Clustering hetrogeneous data types: ordinal, interval Say I have data that I'd like to cluster that has different dimensions that are of different data types. For example:


*

*ordinal: You mood today: Very happy, happy, neutral, sad, very sad

*Ratio: Age: ...

*Interval: Weight: 100-120, 121-180, 181-200, 201-600


Is there an accepted step wise procedure to normalizing the data before I can cluster it.
Thanks.
 A: Handling mixed type of data is unfortunately not well supported in tools.
There are two common approaches:
A) encode the data numerically. E.g. red -> (1,0,0), blue -> (0,1,0), green -> (0,0,1)
B) use a method that can work with arbitrary distance functions (e.g. hierarchical clustering, DBSCAN, OPTICS), and use a distance function that supports mixed type of data, such as Gower's similarity coefficient
I'm not convinced of either approach. There is also
C) carefully evaluate how to measure similarity. Define a custom similarity well tailored to your problem (this may involve user input on what is "more similar" than other - see metric learning!)
this supposedly will give you the best results, but is much more difficult, and cannot be automated well.
A: For most cluster algorithms you have to use a proper metric that cover your data.
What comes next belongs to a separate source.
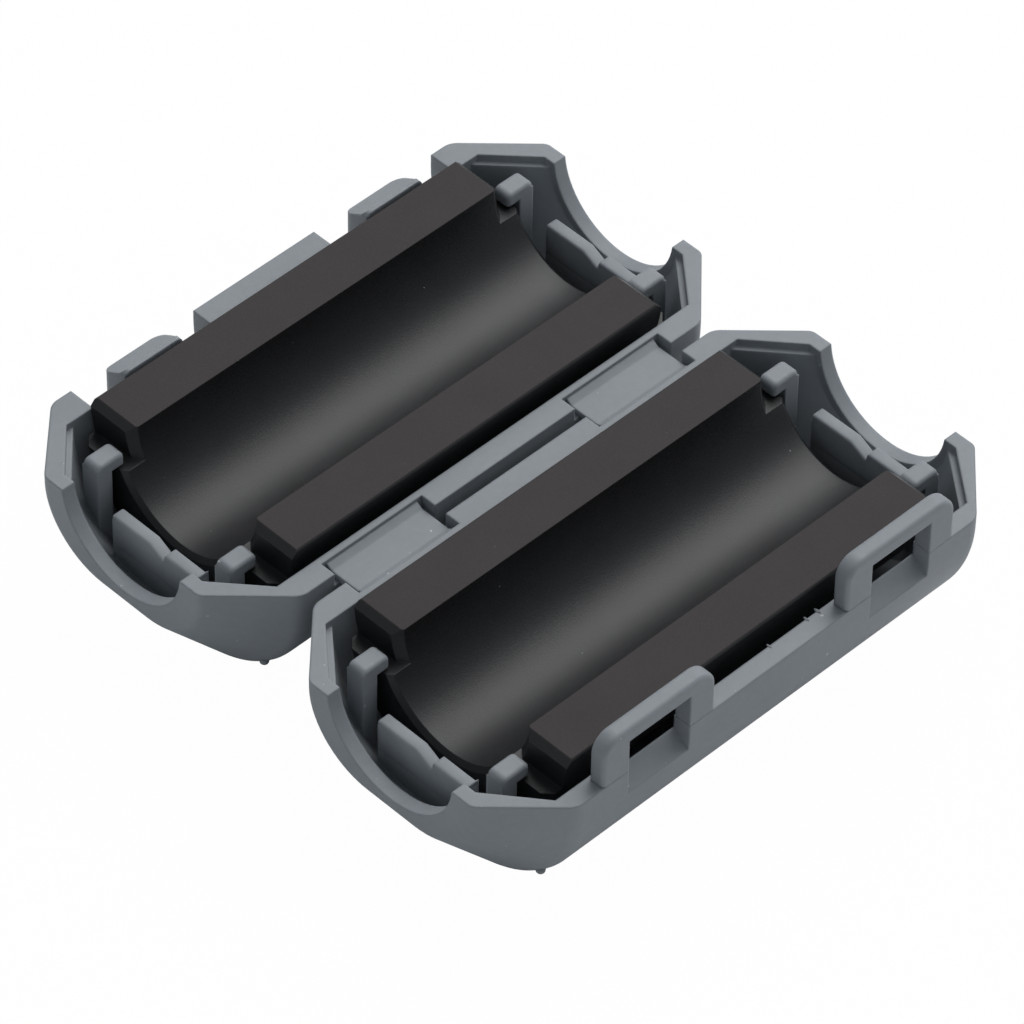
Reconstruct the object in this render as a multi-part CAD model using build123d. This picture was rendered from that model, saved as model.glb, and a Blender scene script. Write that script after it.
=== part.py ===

It does not matter the type of the data if you have an appropriate metric.
Something you can do is to represent each feature as a real number and then use the L2 metric, but you have to calibrate if you want a linear progression or not. 
For example: 


*

*For mood, use 0=very sad, 1=sad, ..., 3=happy, 5=very happy

*Age: use the age in years

*Interval: use the mean of each interval.


And then you can normalise everything (that will make it irrelevant if you have used a step of 1 or 10 for your mood scale) and use a cluster algorithm with a L2 metric (for example k-Means).